Stablecoins, tokenized deposits, and tokenized money market funds may end up sharing the same rails. That could be efficient. It could also become a heavily regulated pile of compromises. Bitcoin, meanwhile, stays outside the fiat wrapper circus, doing what it was built to do: provide a hard monetary base that no committee can dilute.
That separation matters. Because if all we build is a prettier version of the old system, then we have not really changed the system at all. We’ve just made it easier to move the same cages around.
Key takeaways and questions
What is a multi-cash rail system?
It is a shared digital infrastructure where stablecoins, bank deposits, and tokenized funds can all move money using similar blockchain-based rails.
Why are stablecoins and deposits converging?
Because both are being used to move cash faster, cheaper, and more flexibly than old banking systems allow. Tokenization makes that overlap more practical.

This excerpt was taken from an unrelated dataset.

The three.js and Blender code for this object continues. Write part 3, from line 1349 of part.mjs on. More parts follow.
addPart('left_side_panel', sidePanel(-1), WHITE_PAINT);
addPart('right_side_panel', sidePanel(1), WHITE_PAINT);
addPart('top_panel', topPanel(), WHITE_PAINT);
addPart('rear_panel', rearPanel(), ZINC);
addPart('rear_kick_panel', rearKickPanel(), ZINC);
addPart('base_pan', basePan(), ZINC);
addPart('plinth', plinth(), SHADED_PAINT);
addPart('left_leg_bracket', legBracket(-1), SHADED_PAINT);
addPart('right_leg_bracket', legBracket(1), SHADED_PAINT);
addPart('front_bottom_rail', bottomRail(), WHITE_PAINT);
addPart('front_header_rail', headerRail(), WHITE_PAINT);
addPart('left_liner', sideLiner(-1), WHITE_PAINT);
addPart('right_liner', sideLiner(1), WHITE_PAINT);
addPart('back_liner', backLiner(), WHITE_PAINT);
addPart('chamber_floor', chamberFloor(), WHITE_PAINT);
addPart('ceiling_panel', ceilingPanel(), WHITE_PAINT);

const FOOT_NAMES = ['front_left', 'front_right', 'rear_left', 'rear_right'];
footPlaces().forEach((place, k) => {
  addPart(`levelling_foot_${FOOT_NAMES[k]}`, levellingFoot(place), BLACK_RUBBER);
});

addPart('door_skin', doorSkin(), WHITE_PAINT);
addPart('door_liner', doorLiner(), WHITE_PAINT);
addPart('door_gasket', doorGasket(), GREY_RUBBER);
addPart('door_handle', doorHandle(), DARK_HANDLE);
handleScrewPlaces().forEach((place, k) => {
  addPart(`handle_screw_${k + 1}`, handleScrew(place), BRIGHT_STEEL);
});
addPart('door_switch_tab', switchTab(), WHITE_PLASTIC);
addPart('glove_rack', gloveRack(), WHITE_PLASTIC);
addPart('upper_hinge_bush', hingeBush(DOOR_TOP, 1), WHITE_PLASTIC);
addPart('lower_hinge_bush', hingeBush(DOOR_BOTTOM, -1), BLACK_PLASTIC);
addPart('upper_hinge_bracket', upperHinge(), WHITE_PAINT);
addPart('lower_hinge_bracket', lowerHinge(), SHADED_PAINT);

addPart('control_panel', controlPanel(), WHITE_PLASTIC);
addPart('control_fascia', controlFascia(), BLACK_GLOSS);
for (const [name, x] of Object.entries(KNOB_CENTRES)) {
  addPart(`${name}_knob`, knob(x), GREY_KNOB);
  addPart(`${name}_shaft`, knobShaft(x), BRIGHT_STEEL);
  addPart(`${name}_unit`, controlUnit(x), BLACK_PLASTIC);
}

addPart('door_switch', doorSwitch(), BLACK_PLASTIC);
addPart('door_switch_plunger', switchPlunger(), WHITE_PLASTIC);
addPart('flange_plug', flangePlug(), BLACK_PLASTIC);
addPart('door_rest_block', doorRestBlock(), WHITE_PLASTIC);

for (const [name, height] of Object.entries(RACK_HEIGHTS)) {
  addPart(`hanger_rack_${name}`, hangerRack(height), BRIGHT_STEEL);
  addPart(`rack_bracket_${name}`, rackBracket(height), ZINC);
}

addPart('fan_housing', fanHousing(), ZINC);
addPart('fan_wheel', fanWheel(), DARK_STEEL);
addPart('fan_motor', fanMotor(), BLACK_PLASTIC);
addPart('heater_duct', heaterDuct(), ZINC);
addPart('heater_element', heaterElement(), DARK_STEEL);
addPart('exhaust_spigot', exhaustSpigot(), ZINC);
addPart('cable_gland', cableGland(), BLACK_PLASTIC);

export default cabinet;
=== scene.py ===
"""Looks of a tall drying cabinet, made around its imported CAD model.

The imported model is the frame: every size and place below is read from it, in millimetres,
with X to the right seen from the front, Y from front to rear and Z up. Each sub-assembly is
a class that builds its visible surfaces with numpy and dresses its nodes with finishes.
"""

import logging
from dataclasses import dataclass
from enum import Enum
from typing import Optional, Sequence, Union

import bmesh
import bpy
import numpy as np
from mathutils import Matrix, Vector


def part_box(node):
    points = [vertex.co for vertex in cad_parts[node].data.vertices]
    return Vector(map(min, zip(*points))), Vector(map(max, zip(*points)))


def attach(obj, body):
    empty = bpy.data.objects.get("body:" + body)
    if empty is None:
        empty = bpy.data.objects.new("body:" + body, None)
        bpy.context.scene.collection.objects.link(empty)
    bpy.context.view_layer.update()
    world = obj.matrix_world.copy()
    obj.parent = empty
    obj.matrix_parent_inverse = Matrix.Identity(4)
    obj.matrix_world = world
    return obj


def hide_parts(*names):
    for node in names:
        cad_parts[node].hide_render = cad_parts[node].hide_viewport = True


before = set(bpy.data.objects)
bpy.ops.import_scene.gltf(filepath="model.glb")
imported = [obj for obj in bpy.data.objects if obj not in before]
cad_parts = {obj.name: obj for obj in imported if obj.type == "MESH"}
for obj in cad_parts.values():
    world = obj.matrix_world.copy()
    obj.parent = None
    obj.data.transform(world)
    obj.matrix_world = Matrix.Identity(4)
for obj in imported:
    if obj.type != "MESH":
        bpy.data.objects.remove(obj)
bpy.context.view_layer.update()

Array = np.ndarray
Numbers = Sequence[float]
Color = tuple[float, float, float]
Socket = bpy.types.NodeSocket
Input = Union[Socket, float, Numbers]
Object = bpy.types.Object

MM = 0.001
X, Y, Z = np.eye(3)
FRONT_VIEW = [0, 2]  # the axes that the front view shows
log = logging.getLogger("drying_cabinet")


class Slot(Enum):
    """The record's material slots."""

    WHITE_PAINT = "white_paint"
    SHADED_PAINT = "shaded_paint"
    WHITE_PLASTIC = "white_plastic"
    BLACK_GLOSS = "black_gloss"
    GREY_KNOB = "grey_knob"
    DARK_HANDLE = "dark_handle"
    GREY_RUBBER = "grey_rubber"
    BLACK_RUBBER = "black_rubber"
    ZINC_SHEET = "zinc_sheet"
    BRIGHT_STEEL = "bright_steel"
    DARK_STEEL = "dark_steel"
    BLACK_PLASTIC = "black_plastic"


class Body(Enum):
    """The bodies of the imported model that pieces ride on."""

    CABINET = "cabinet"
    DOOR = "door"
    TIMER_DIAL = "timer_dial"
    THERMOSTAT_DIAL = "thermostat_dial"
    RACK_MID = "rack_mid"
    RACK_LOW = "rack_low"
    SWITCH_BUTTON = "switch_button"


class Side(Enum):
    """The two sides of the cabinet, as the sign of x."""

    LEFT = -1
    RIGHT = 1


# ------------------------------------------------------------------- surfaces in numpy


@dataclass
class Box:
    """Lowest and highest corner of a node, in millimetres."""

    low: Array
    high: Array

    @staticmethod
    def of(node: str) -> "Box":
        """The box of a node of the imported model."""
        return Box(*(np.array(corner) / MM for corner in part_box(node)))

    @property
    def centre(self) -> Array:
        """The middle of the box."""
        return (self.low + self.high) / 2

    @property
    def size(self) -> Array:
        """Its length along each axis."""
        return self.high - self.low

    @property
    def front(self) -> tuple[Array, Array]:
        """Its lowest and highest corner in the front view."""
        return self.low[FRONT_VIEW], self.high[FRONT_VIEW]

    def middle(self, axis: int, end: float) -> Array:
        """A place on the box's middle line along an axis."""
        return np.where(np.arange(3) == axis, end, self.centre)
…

What are tokenized deposits?
They are digital representations of bank money that can be transferred on blockchain rails while still relying on a regulated bank structure underneath.
What are tokenized money market funds?
They are blockchain-based versions of short-term, liquid investment funds that can offer cash-like access with potential yield features.
Why does regulation matter so much?
Because regulators will decide how these products are classified, what reserves they need, and how much freedom issuers have. That will shape who can compete and how far adoption goes.
Is this bullish for Bitcoin?
Indirectly, yes. It normalizes digital money rails and onchain settlement, which can make Bitcoin easier to understand as hard money. But Bitcoin is not trying to be a tokenized dollar clone, and that’s exactly why it matters.
What is the biggest risk here?
That the industry builds a new layer of financial products that are faster and shinier but still centrally controlled, heavily surveilled, and vulnerable to the same old failures in a new outfit.